Ibadah haji merupakan salah satu kewajiban umat Islam yang memiliki ketentuan yang harus dipenuhi, seperti syarat wajib, rukun, sunnah, dan larangan haji. Saat seseorang melaksanakan ibadah haji, sah atau tidaknya tergantung pada sejauh mana jamaah tersebut memenuhi ketentuan tersebut, terutama syarat dan rukun haji serta menjauhi larangan haji.
Salah satu syarat utama dalam ibadah haji adalah memiliki kemampuan (istitha’ah) dalam berbagai aspek, mulai dari kemampuan materi untuk biaya haji dan keluarga yang ditinggalkan, kemampuan fisik dengan kesehatan yang baik, hingga kemampuan untuk merasa aman selama berada di Tanah Suci.
Dalam sebuah pertemuan Syuriyah Pengurus Besar Nahdlatul Ulama (PBNU) di Jakarta, dibahas mengenai hukum berhaji dengan visa non-haji. Meskipun secara syariat ibadah haji dengan visa non-haji dianggap sah, namun tetap dianggap cacat dan berdosa. Hal ini disebabkan karena larangan haji yang berwujud dalam larangan pemerintah Arab Saudi bersifat eksternal.
Ibadah haji yang dilakukan tanpa prosedur dianggap cacat dan berdosa karena melanggar aturan syari’at yang mewajibkan ketaatan terhadap perintah ulil amri dan pemenuhan perjanjian.
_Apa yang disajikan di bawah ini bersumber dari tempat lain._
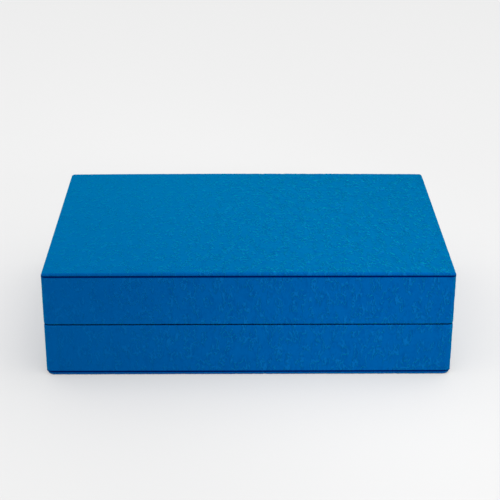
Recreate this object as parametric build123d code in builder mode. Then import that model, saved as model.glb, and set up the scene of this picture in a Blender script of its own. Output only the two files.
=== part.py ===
from build123d import *

import os

# Book-form archival box. A top cover, a spine and a base cover, joined by leather hinges, carry two
# equal trays that meet at mid height. The box opens like a book and lies flat. Each tray is a floor
# board with three walls, and the spine closes its fourth side. A bevelled collar stands up out of the
# lower tray and locates the upper one.
#
# Millimetres. +X runs along the long side, -Y is the fore edge, +Y is the spine and +Z is up. The
# origin is on the resting plane, below the middle of the closed box.

os.makedirs("parts", exist_ok=True)

# Overall sizes of the closed box
box_width = 340.0
box_depth = 231.0
box_height = 94.0

# Sheet materials
leather = 0.6
cover_core = 1.8
wall_board = 3.0
floor_board = 2.0
paper = 0.4
cloth = 0.4

# Covers
cover_thickness = leather + cover_core + leather
square = 0.2  # how far a cover stands out past the tray walls
cover_turn_in = 16.0  # how far the leather laps onto the inner face of a cover
base_corner_radius = 6.5
top_corner_radius = 1.6
outer_edge_radius = 1.3
inner_edge_radius = 1.4

# Spine and hinges. Each hinge axis lies in the leather, on the outer corner that it turns about.
joint_gap = 3.0  # from a hinge axis to the boards on both sides of it
joint_radius = 1.8  # outside of the closed bend
spine_corner_radius = 2.9
spine_board_radius = 1.2

# Trays
wall_corner_radius = 4.2  # as much as the wall is thick, so the inside corner is sharp
rim_radius = 0.9
rim_turn_in = 12.0  # how far the leather laps down the inside of a wall
foot_chamfer = 0.4
seam_gap = 0.8
spine_clearance = 0.5
mitre_reach = 20.0  # how far in from the outer corner the cuts between the walls run

# Collar of the lower tray. Its outer face leans in, so the upper tray swings clear of it.
collar_thickness = 3.6
collar_rise = 7.0  # above the lower rim
bevel_drop = 3.0  # the bevel starts this far below the lower rim
bevel = 2.25

# Places worked out from the sizes above
half_width = box_width / 2
front_y = -box_depth / 2
back_y = box_depth / 2
hinge_y = back_y - leather / 2
cover_back_y = hinge_y - joint_gap
board_back_y = cover_back_y - paper
spine_inner_y = back_y - cover_thickness
spine_low_z = leather / 2 + joint_gap
spine_height = box_height - 2 * spine_low_z
wall_outer_x = half_width - square
wall_front_y = front_y + square
wall_back_y = spine_inner_y - spine_clearance
wall_board_back_y = wall_back_y - leather
wall_skin = leather + wall_board  # leather and board together
wall_total = wall_skin + leather  # with the turn-in on the inside
rim_height = (box_height - seam_gap) / 2  # from either outer face of the box
floor_top = cover_thickness + floor_board
inner_x = wall_outer_x - wall_total
inner_front_y = wall_front_y + wall_total
past = 5.0  # how far a cutting shape runs past what it cuts

# Each half of the box is drawn on the plane of its outer face, with the plane's +Z pointing inwards
base_plane = Plane.XY
top_plane = Plane(origin=(0, 0, box_height), x_dir=(-1, 0, 0), z_dir=(0, 0, -1))


def box_plan(inset, end_y, radius):
    """Plan with rounded fore-edge corners, inset from the outline of the box and ending at end_y."""
    start_y = front_y + inset
    with BuildSketch() as plan:
        with Locations((0, (start_y + end_y) / 2)):
            Rectangle(2 * (half_width - inset), end_y - start_y)
        if radius:
            fillet(plan.vertices().group_by(Axis.Y)[0], radius)
    return plan.sketch


def wall_plan(inset, end_y):
    """Plan of a tray, inset from the outer face of its leather."""
    radius = 0 if inset >= wall_total else wall_corner_radius - inset
    return box_plan(square + inset, end_y, radius)


def wall_ring(outer_inset, inner_inset, end_y):
    """Three-sided band between two insets, open towards the spine."""
    with BuildSketch() as ring:
        add(wall_plan(outer_inset, end_y))
        add(wall_plan(inner_inset, end_y + past), mode=Mode.SUBTRACT)
    return ring.sketch


def back_plan(inset, inner_y, outer_y, radius):
    """Plan of a bar along the back of the box with rounded outer corners."""
    with BuildSketch() as plan:
        with Locations((0, (inner_y + outer_y) / 2)):
            Rectangle(2 * (half_width - inset), outer_y - inner_y)
        if radius:
            fillet(plan.vertices().group_by(Axis.Y)[-1], radius)
    return plan.sketch


def stretch_outline(side, end_y):
    """Outline that cuts one side out of a three-sided band, mitred at the fore-edge corners."""
    near_x = wall_outer_x - mitre_reach
    near_y = wall_front_y + mitre_reach
    outer_corner = (wall_outer_x, wall_front_y)
    near_corner = (near_x, near_y)
    if side == "front":
        return [(-wall_outer_x, wall_front_y), outer_corner, near_corner, (-near_x, near_y)]
    sign = 1 if side == "right" else -1
    points = (outer_corner, (wall_outer_x, end_y), (near_x, end_y), near_corner)
    return [(sign * x, y) for x, y in points]


def finish(name, builder):
    """Labels a finished piece and writes it."""
    builder.part.label = name
    export_step(builder.part, f"parts/{name}.step")


def sheet(name, plane, plan, depth, thickness):
    """Flat piece with one plan, lying depth below the outer face that plane stands for."""
    with BuildPart() as piece:
        with BuildSketch(plane.offset(depth)):
            add(plan)
        extrude(amount=thickness)
    finish(name, piece)


def cover(name, plane, corner_radius):
    """Core board, wrapped leather and levelling card of one cover."""
    inward = Axis(plane.origin, plane.z_dir)
    core_radius = corner_radius - leather
    with BuildPart() as skin:
        with BuildSketch(plane):
            add(box_plan(0, cover_back_y, corner_radius))
        extrude(amount=cover_thickness)
        for face_index, edge_radius in ((0, outer_edge_radius), (-1, inner_edge_radius)):
            face = skin.faces().sort_by(inward)[face_index]
            fillet(face.edges().sort_by(Axis.Y)[:-1], edge_radius)
        with BuildSketch(plane.offset(leather)):
            add(box_plan(leather, cover_back_y + past, core_radius))
        extrude(amount=cover_core, mode=Mode.SUBTRACT)
        with BuildSketch(plane.offset(leather)):
            add(box_plan(cover_turn_in, cover_back_y + past, leather))
            add(back_plan(leather, board_back_y, cover_back_y + past, 0))
        extrude(amount=cover_thickness, mode=Mode.SUBTRACT)
    finish(f"{name}_cover_leather", skin)
    sheet(f"{name}_cover_board", plane, box_plan(leather, board_back_y, core_radius), leather, cover_core)
    card_plan = box_plan(cover_turn_in, board_back_y, leather)
    sheet(f"{name}_levelling_card", plane, card_plan, leather + cover_core, leather)


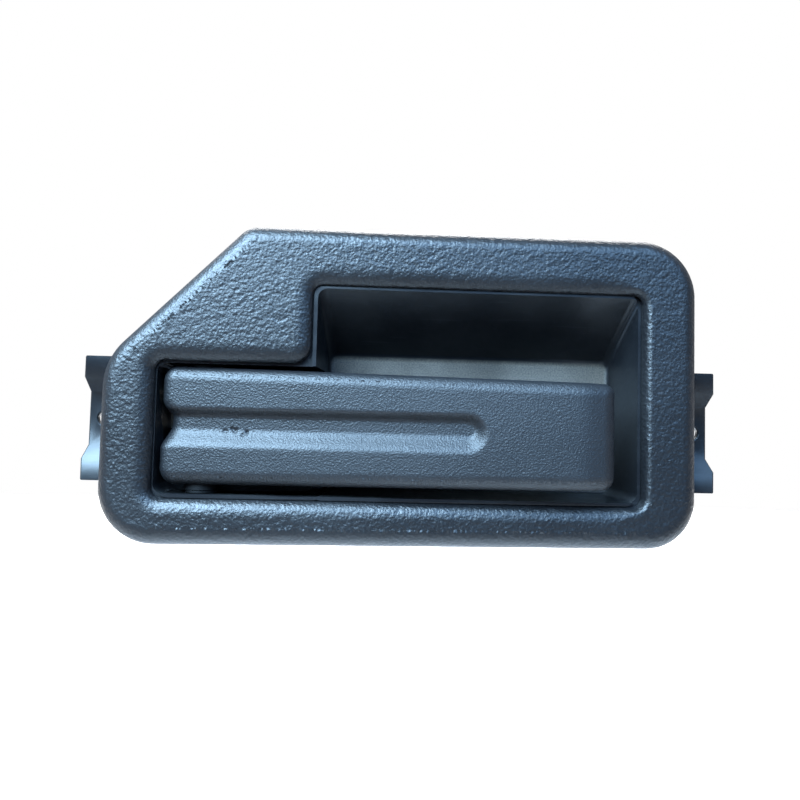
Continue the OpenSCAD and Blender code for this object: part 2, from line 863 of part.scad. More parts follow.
module return_spring() {
    // Each leg leaves the coil on a tangent and ends in a hook along Y
    lead = acos(coil_r / leg_r);
    end_angle = -90 - crank_rest;
    turned = end_angle - leg_angle - 2 * lead + 360 * coil_rounds;
    coil = [for (i = [0 : coil_steps])
        let (t = i / coil_steps)
        on_coil(coil_r, leg_angle + lead + turned * t, coil_start + (coil_end - coil_start) * t)];
    path = concat([on_coil(leg_r, leg_angle, coil_start)], coil,
        [on_coil(leg_r, end_angle, coil_end)]);
    color([0.45, 0.46, 0.48])
        translate([crank_x, 0, crank_z]) {
            swept_wire(path, wire_d, 10);
            translate(on_coil(leg_r, leg_angle, 0))
                rod_y(wire_d, bracket_front - 0.5, coil_start);
            translate(on_coil(leg_r, leg_angle, coil_start))
                sphere(d = wire_d + 0.16);
            translate(on_coil(leg_r, end_angle, 0))
                rod_y(wire_d, coil_end, crank_rear + 0.6);
            translate(on_coil(leg_r, end_angle, coil_end))
                sphere(d = wire_d + 0.16);
        }
}

// Rubber stop that grips the window's edge; its face lies along the tail's side
module tail_buffer(side) {
    front = bracket_front - 1;
    rear = bracket_rear + 1.2;
    outer = window_x + 2.4;
    half = tail_w / 2 / cos(half_swing) + 0.1;
    function face(y) = half + (y + hinge_front) * tan(half_swing);
    translate([hinge[0], 0, 0])
        scale_x(side)
            difference() {
                plate_z(tail_z - 4.5, tail_z + 4.5)
                    polygon([[outer, front], [outer, rear], [face(rear), rear], [face(front), front]]);
                translate([window_x, bracket_front, tail_z - 6])
                    cube([5, bracket_t, 12]);
            }
}

module scale_x(side) {
    if (side > 0)
        children();
    else
        mirror([1, 0, 0])
            children();
}

module rest_buffer() {
    color([0.07, 0.07, 0.07])
        tail_buffer(-1);
}

module travel_buffer() {
    color([0.07, 0.07, 0.07])
        tail_buffer(1);
}

module rod_clip() {
    color([0.80, 0.79, 0.72])
        translate([output_x, 0, output_z])
            difference() {
                union() {
                    rod_y(stem_d, crank_front - 0.6, crank_rear + 0.5);
                    rod_y(4.6, crank_front - 2.4, crank_front - 0.3, 6.4);
                    rod_y(9.5, crank_rear + 0.2, crank_rear + 1.4);
                    plate_y(crank_rear + 1.3, rod_axis_y)
                        rounded_box([-clip_w / 2, clip_w / 2, -clip_h / 2, clip_h / 2], 1.5);
                    translate([0, rod_axis_y, 0])
                        rod_z(clip_w, -clip_h / 2, clip_h / 2);
                }
                translate([0, rod_axis_y, 0])
                    rod_z(rod_d + 0.2, -clip_h, clip_h);
                translate([-0.5, crank_front - 3, -4])
                    cube([1, 4, 8]);
            }
}

bezel();
bezel_clips();
housing();
lever_shell();
lever_carrier();
lever_screws();
hinge_pin();
hinge_bush_upper();
hinge_bush_lower();
hinge_clip();
ball_stud();
crank_bracket();
bracket_screws();
crank_stud();
crank_bush();
bell_crank();
crank_washer();
crank_clip();
return_spring();
rest_buffer();
travel_buffer();
rod_clip();
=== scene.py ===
"""Looks of the interior door handle: bezel, finger cup, grooved lever and release mechanism."""
import json
import math

import bpy
import bmesh
import numpy as np
from mathutils import Matrix, Vector, geometry


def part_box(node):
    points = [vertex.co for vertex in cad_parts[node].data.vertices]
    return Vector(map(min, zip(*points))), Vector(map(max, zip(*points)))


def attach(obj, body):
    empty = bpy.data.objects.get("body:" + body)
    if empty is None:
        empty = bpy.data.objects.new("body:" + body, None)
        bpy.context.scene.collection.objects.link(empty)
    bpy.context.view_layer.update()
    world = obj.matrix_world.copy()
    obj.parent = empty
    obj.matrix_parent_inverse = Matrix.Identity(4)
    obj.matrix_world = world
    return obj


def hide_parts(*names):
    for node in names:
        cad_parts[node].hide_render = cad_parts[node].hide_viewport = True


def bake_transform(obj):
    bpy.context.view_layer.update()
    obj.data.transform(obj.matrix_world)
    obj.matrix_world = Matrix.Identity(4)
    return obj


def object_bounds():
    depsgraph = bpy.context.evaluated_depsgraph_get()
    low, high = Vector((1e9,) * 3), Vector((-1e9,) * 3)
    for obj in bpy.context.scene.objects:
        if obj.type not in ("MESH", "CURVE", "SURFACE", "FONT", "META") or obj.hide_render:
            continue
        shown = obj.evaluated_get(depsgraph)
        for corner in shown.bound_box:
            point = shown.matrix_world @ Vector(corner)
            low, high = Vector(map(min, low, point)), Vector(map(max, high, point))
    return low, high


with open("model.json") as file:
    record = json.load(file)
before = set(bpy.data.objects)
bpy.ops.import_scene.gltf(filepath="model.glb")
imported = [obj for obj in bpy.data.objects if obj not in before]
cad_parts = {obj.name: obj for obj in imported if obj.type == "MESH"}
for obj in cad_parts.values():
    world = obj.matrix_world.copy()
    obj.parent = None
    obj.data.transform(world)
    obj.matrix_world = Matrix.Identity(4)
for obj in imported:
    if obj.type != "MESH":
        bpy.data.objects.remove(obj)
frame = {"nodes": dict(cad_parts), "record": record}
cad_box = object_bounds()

# Lengths without a unit in their name are in millimetres, and MM turns them into metres.
MM = 0.001

# Share of the record's colour that the black plastics take. It was fitted together with the lights.
PLASTIC_SHADE = 0.13
PLASTIC_IOR = 1.5
POLISHED_TOP = (0.16, 0.16, 0.15)
SETTLED_DUST = (0.10, 0.10, 0.095)
SCRATCH = (0.25, 0.26, 0.27)
# Colour of the cup's pale band at its back wall: dust, and a painted highlight along the crease.
CUP_DUST_AND_HIGHLIGHT = (0.29, 0.25, 0.20)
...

Jamaah yang melaksanakan haji tanpa visa haji juga dianggap melanggar aturan syariat yang mewajibkan mentaati perintah ulil amri serta mematuhi perjanjian.
Praktik haji dengan visa non-haji dianggap bertentangan dengan syariat Islam karena berpotensi membahayakan diri sendiri dan jamaah haji lainnya. Selain itu, praktik ini juga mengandung mudharat dan mafsadat karena kapasitas tempat pelaksanaan ibadah haji yang terlalu sempit dibandingkan dengan jumlah umat Islam yang ingin melaksanakan ibadah haji.
Dalam pandangan PBNU, pemerintah diharapkan dapat meningkatkan kesadaran masyarakat agar tidak melakukan haji non-prosedural dan cara-cara ilegal. Sosialisasi ini dapat dilihat sebagai bentuk amar ma’ruf yang dianjurkan oleh Islam.
Semoga dengan pemahaman ini, umat Islam dapat melaksanakan ibadah haji dengan benar sesuai dengan tuntunan syariat Islam.